Cuando Estados Unidos mostró sus límites, ambos escritores emigraron a Europa. Todavía la modernidad tenía en París su centro de operaciones, años después el eje gravitacional del arte mudaría de continente. París era la bohemia, el contacto con la vanguardia, encontrarse en un café perdido con Picasso o Henry Miller. En los locos años 20, el mejor escritor de esa generación vivía en Misisipi, lejos de las luces y los carteles, junto a los negros, a los salvajes, a los granjeros analfabetos y conservadores, en el camino de ripio transitado por caballos, en el que la creciente Ford apenas aportaba algún automóvil para matizar y dar contraste al paisaje agreste.

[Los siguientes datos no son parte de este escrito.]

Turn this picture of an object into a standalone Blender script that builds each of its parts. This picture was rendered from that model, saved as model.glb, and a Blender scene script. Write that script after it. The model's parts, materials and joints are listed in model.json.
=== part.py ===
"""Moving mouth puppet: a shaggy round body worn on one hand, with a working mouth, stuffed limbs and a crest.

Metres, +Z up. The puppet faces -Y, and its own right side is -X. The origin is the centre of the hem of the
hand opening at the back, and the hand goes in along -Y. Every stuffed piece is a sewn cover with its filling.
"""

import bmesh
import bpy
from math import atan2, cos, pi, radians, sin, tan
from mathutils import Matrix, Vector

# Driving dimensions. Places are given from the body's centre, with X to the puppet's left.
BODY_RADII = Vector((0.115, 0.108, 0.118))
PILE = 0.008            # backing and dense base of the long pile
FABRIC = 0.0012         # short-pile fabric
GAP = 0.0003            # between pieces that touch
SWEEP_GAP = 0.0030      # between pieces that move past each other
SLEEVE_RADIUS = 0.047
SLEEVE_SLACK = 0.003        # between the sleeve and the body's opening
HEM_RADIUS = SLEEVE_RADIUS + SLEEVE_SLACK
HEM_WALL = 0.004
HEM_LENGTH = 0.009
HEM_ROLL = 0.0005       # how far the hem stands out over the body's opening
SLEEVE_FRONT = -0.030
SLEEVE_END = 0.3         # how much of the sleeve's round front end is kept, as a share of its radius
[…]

Además de un modo de vestir, las bebidas gaseosas y los rascacielos, los norteamericanos también patentaron un modo de narrar. La prosa concisa, lacónica, la teoría del iceberg (se tiene que insinuar más de lo que se cuenta) inauguró una moda fértil. Los escritores de Nueva York, de paseo por Europa, no perdieron su esencia. Las revistas de crónicas y cuentos (The New Yorker, Esquire) masificaron la distribución de los relatos cortos. Los escritores alcanzaron fama y sustento económico. En Estados Unidos el éxito está asociado a las ventas y a los galardones. Ningún norteamericano que escribiera podía estar satisfecho sin un National Book Award, Pulitzer o los primeros puestos de Best Seller.
En el sur esclavista, con el sonido estentóreo aún resonando de la guerra civil, William Faulkner (1897-1962) escribía novelas largas, complejas, sin un público lector diseñado de antemano. A la distancia, se inscribió en la búsqueda de una novela que al otro lado del Atlántico estaban haciendo nacer James Joyce y Virginia Woolf. Su vida fue ordinaria y aburrida; apenas se pueden destacar su adicción al alcohol y un despido laboral cuando se empleaba como cartero, acusado de leer la correspondencia antes de entregarla.

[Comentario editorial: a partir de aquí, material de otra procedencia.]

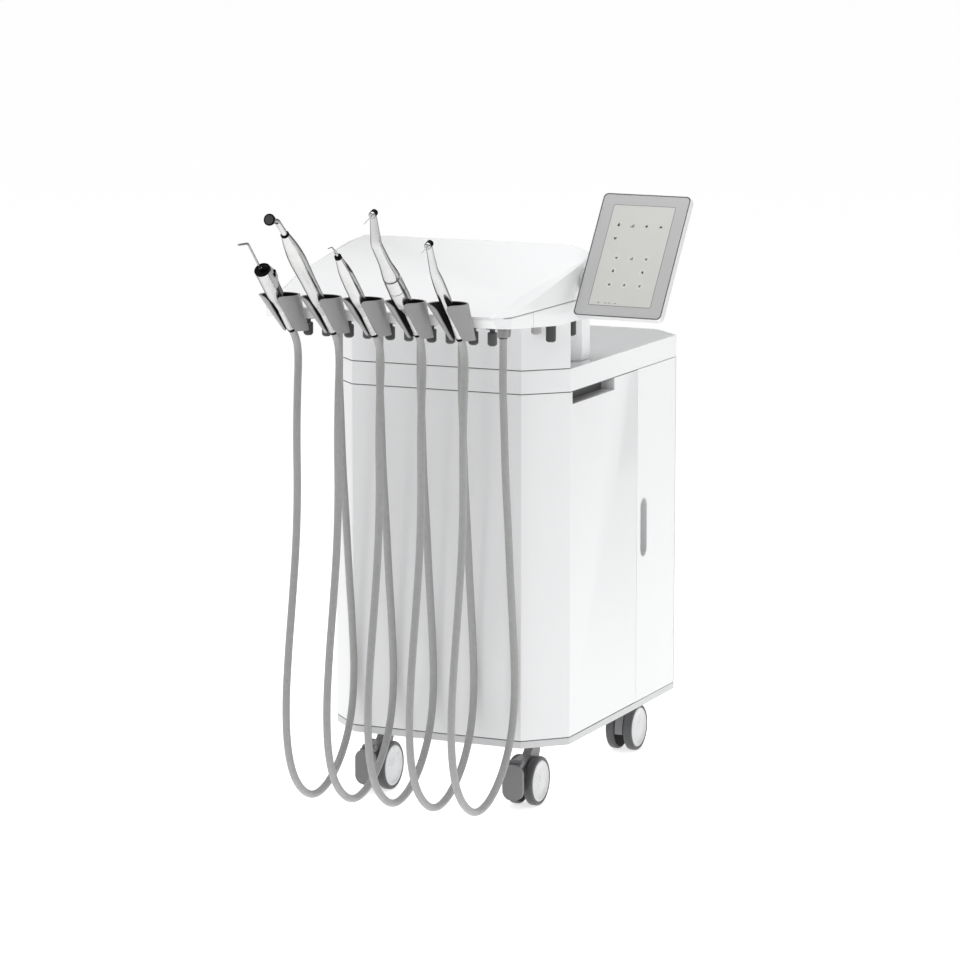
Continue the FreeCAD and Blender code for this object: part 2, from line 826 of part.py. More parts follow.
class Instrument:
    """Frame of one instrument, with +Z along its axis and away from its tail, and +Y on its back."""

    def __init__(self, index, place, lean, tail, roll=0.0):
        ahead, above = place
        self.x = cup_places()[index]
        self.base = V(self.x, head_front_y - ahead, z_cup_mouth + above)
        self.rotation = FreeCAD.Rotation(V(1, 0, 0), lean).multiply(FreeCAD.Rotation(V(0, 0, 1), roll))
        self.axis = self.rotation.multVec(V(0, 0, 1))
        self.tail = tail

    def place(self, shape):
        return placed(shape, self.base, self.rotation)

    def point(self, levels):
        """Point of the instrument's frame from level distances to its place: forward and up."""
        forward, up = levels
        return self.rotation.inverted().multVec(V(0, -forward, up))

    def tail_point(self):
        return self.base - self.axis * self.tail

    def grip(self, profile):
        """Boot and tail that lie in the cup's slot, then the profile above them."""
        lower = [(-self.tail, 0), (-self.tail, boot_radius), (boot_length - self.tail, tail_radius)]
        return turned(lower + list(profile) + [(profile[-1][0], 0)])


syringe = Instrument(0, syringe_place, syringe_lean, syringe_tail, syringe_roll)
curing_light = Instrument(1, lamp_place, lamp_lean, lamp_tail)
scaler = Instrument(2, scaler_place, scaler_lean, scaler_tail)
contra = Instrument(3, contra_place, contra_lean, contra_tail)
turbine_axis = Instrument(4, turbine_place, turbine_lean, turbine_tail)
instruments = (syringe, curing_light, scaler, contra, turbine_axis)


def bent_tube(points, radius, bend_radius):
    """Round bar along straight runs with a rounded turn at each inner point."""
    wire, radii = rounded_path(points, bend_radius)
    start = points[0]
    profile = Part.Wire(Part.makeCircle(radius, start, points[1] - points[0]))
    return wire.makePipeShell([profile], True, True)


def rounded_path(points, bend_radius=None):
    """Straight runs joined by tangent arcs. Without a given radius each arc is as large as its runs allow."""
    edges = []
    radii = []
    here = points[0]
    for before, corner, after in zip(points, points[1:], points[2:]):
        into = corner - before
        out = after - corner
        half_turn = into.getAngle(out) / 2
        if bend_radius is None:
            radius = 0.45 * min(into.Length, out.Length) / math.tan(half_turn)
        else:
            radius = bend_radius
        reach = radius * math.tan(half_turn)
        into.normalize()
        out.normalize()
        first = corner - into * reach
        last = corner + out * reach
        inward = (out - into).normalize()
        middle = corner + inward * (radius / math.cos(half_turn) - radius)
        edges.append(Part.LineSegment(here, first).toShape())
        edges.append(Part.Arc(first, middle, last).toShape())
        radii.append(radius)
        here = last
    edges.append(Part.LineSegment(here, points[-1]).toShape())
    return Part.Wire(edges), radii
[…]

EL IMAGINARIO Y LA GEOGRAFÍA
William Faulkner creó una obra sin parangón en la literatura norteamericana. La lengua que es el modelo de precisión, claridad y exactitud fue manipulada por su mano prodigiosa transformándola en un sistema elástico y virtuoso. Su prosa, una de las más estimulantes del siglo XX, tiene una cadencia particular: da la sensación que el lector se perdió una parte del relato, se generan pequeñas elipsis que hacen avanzar la historia. La estética de vanguardia la utiliza para narrar su territorio, su zona. La novela moderna que sus contemporáneos buscaban en los centros del progreso, anidaba en barbarie y el atraso.
La novela que expone más nítidamente la aparente contradicción entre estilo y temática (prosa de vanguardia/zonas y problemas folclóricos) es El ruido y la furia, de 1929. Los conflictos de una familia —rencores, pulsiones incestuosas, machismo— son estructurados en cuatro partes con narradores diferentes. La primera es una patada al pecho: un idiota se hace cargo de la prosa, siguiendo lo postulado por Shakespeare en Macbeth:
A través de la cerca, entre los huecos de las flores ensortijadas, yo los veía dar golpes. Venían hacia donde estaba la bandera y yo los seguía desde la cerca. Luster estaba buscando entre la hierba junto al árbol de las flores. Sacaban la bandera y daban golpes. Luego volvieron a meter la bandera y se fueron al bancal y uno dio un golpe y otro dio un golpe. Después siguieron y yo fui por la cerca. Luster se alejó del árbol de las flores y fuimos por la cerca y se pararon y nosotros nos paramos y yo miré a través de la cerca mientras Luster buscaba entre la hierba.
El relato es confuso, contradictorio, no se logra comprender qué es lo que ocurre, cuáles son las motivaciones, qué edad tienen los personajes, el extrañamiento funciona de forma inmejorable. La trama se constituye y cobra significación en la totalidad del capítulo y de la obra. El talento incontenible de Faulkner está presente en cada línea, en la novela y en toda la obra.
Lo mejor de la serie de Yoknapatawpha lo componen también Mientras agonizo (1930), Luz de agosto (1932) y ¡Absalón, Absalón! (1936). La destrucción de un imperio familiar durante la Guerra de Secesión, la carga simbólica y material que pesa sobre un mestizo por su componente negro o el periplo de los deudos que transportan el cadáver de la madre muerta para obtener sepultura en el sitio que ella escogió, son los argumentos sobre los que Faulkner deposita su potente maquinaria narrativa. En siete años construyó una obra indeleble. No hacía falta estar en París o Nueva York para ser moderno, mientras otros posaban en los centros artísticos mundiales, Faulkner delineaba la novela de los siguientes cincuenta años.